Binomial Regression with Lognormal Noise

Thanks for the reply. Wouldn’t that only work when n is sufficiently large? Not sure how to pinpoint the threshold but values around 10-20 seem a bit low. Also did you mean:

llike = pm.Lognormal("llike", mu=mu + pm.math.log(n*p), sigma=sd, observed=data)

The real data generating mechanism is slightly more complex, I choose the one above as it seemed like the closest simplest case. The real data generating mechanism is more similar to below:

import numpy as np
import matplotlib.pyplot as plt
import pymc3 as pm

def sigmoid(d, t):
    return 1 - 1/(1+np.exp((t-d)))


sd = 0.4

treal = np.random.randint(0,6)
preal = [sigmoid(d,treal) for d in range(9)]
nreal = 20
s = [np.random.binomial(20,p) for p in preal] # this is what one would observe if we did not have the noise below

pnoisy = [sigmoid(np.random.lognormal(np.log(d), sd), treal) for d in range(9)]
nnoisy = np.random.lognormal(np.log(20), sd, size=(9,))
sobserved = [np.random.binomial(n,p) for n,p in zip(nnoisy,pnoisy)]

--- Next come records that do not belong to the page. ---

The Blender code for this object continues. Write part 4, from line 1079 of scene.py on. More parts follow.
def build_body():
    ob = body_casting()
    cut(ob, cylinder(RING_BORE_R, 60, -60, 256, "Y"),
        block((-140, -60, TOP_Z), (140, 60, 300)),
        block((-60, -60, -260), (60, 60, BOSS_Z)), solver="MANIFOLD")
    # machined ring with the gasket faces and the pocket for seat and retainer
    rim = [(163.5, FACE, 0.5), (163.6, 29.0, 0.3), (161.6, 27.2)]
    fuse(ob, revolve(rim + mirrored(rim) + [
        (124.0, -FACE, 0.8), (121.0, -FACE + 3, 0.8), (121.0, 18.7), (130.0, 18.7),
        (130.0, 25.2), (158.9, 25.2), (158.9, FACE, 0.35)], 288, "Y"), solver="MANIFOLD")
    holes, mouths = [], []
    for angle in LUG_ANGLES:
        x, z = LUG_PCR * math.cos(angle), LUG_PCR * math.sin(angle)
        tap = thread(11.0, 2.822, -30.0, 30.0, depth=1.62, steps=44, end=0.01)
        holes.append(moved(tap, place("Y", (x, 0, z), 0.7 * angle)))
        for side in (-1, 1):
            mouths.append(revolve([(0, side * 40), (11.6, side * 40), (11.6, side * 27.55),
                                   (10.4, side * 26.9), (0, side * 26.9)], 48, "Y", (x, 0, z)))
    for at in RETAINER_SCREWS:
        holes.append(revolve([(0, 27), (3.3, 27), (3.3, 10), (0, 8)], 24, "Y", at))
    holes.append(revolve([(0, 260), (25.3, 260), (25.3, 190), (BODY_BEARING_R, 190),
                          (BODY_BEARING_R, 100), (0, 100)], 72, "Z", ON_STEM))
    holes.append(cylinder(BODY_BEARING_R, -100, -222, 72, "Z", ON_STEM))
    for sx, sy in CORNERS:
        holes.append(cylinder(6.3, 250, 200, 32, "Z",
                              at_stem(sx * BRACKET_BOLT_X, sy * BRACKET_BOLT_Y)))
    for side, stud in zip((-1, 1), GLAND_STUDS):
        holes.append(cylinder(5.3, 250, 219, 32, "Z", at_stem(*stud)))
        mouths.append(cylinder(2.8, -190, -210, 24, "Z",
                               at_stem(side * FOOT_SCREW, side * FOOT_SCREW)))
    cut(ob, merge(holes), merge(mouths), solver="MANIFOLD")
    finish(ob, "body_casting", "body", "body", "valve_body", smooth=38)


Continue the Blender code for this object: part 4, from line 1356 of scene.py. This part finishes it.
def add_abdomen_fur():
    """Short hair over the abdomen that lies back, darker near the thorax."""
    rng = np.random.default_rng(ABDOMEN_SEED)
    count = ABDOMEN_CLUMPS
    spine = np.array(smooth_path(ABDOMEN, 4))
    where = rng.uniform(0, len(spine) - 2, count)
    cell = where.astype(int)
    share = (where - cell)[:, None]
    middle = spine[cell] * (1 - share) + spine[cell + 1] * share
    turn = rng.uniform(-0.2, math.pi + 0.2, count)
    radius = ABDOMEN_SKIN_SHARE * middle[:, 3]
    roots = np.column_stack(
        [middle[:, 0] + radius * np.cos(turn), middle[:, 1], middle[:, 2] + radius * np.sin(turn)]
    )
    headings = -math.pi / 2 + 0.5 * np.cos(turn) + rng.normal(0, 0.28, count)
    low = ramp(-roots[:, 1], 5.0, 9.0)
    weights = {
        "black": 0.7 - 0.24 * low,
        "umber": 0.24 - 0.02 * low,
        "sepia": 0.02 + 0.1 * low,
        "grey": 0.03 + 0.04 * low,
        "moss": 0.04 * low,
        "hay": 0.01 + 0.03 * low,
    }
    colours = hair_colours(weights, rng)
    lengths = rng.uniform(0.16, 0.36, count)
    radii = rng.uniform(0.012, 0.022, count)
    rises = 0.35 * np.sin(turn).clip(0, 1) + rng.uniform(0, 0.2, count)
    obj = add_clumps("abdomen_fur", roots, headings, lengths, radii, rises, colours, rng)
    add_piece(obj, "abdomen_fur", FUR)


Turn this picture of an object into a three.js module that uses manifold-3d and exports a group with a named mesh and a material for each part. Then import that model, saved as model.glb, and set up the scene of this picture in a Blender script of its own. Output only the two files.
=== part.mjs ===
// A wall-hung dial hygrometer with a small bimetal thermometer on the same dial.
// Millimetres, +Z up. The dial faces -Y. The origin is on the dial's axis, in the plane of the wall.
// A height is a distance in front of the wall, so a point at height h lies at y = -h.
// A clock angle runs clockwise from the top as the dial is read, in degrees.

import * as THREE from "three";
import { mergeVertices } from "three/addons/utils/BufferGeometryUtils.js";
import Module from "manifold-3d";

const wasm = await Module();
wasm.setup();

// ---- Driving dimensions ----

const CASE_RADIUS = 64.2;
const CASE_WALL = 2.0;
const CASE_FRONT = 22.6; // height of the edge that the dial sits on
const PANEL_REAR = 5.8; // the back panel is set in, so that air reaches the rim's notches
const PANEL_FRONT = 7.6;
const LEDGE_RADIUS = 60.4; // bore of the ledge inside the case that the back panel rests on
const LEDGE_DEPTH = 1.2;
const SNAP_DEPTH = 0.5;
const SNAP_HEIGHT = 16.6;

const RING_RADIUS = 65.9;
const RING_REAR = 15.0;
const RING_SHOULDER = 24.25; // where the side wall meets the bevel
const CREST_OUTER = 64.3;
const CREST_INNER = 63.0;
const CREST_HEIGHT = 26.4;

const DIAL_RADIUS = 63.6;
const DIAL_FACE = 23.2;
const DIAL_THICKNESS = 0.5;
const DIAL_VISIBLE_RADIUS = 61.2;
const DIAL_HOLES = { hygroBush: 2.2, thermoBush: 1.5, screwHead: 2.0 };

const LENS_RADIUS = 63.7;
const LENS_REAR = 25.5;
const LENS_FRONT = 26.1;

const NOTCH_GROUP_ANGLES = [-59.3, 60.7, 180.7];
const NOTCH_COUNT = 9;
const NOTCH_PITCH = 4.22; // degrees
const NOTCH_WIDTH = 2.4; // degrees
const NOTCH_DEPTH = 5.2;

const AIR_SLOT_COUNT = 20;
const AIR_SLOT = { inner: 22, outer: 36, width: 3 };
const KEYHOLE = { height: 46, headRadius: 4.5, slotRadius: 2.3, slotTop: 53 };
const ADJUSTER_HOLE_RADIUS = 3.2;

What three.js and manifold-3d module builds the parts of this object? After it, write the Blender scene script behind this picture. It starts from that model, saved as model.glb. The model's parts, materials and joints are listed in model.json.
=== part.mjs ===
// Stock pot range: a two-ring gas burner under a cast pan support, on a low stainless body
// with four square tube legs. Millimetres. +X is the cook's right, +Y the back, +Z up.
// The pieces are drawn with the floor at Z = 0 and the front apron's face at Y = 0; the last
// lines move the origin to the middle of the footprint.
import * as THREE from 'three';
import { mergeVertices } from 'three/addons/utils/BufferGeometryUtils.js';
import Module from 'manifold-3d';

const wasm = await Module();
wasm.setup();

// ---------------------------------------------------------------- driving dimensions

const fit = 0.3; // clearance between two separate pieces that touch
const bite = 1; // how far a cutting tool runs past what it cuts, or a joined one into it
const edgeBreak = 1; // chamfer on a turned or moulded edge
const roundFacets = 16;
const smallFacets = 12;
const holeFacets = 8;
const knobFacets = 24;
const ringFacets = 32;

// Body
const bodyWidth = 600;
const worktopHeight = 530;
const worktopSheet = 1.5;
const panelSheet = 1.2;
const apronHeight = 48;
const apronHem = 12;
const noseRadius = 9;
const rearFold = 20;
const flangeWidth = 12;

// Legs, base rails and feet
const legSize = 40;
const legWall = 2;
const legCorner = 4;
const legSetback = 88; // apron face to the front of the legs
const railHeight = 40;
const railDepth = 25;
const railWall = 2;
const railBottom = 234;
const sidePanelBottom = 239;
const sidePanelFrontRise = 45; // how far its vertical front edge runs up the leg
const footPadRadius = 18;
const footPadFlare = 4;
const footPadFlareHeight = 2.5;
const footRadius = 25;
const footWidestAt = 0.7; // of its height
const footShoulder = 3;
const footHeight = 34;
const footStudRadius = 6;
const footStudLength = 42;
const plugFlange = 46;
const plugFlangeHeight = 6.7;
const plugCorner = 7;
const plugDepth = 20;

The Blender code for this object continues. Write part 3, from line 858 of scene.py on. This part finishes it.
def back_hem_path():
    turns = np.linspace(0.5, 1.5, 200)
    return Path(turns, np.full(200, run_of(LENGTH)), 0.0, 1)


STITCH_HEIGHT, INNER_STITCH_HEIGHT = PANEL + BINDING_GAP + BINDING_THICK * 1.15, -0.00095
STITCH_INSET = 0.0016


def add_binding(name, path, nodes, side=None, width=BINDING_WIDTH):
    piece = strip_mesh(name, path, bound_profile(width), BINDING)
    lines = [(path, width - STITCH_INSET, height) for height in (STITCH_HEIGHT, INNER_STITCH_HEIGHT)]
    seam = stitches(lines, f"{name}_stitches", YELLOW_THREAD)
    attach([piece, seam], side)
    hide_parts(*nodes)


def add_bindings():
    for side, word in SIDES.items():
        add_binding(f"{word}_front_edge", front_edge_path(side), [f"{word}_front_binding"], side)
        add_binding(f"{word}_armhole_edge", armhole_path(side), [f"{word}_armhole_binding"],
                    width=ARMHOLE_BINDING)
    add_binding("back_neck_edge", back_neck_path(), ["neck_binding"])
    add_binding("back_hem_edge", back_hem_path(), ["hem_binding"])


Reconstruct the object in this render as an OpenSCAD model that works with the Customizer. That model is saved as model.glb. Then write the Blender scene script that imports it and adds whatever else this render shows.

The goal is to fit a sigmoid curve to data that somehow look like above and estimate treal while getting also a realiable estimate of the uncertainty when n can be quite low (say <10). That is why I feel like I should somehow stick to Binomial without resorting to its normal approximation. Now having looked at this model though, it is not a noise on the final variable its self but more like noise on some independent variables. So trying a model like below does give some what sensical result for the data above (modulo alot of divergences):


with pm.Model() as model:

    t = pm.Uniform('t',0, 8)
    sd = pm.Exponential('sd_dilution', 1)

    xvals = pm.Normal('xvals', xvals, sd, shape=len(xvals))

    μ = (xvals - t)
    θ = pm.Deterministic('θ', 1 + -1*pm.math.sigmoid(μ)) # sigmoid(x)=1/(1+exp(-x))

    max_count = pm.Normal('max_count', 20, 0.2)
    p = θ 

    pm.Binomial(f'obs', max_count, p,
                shape=(9,),
                observed=sobserved)

    trace = pm.sample(5000, tune=5000, target_accept=0.95,
                      chains=6, cores=6,
                      start={'max_count':np.max(sobserved)})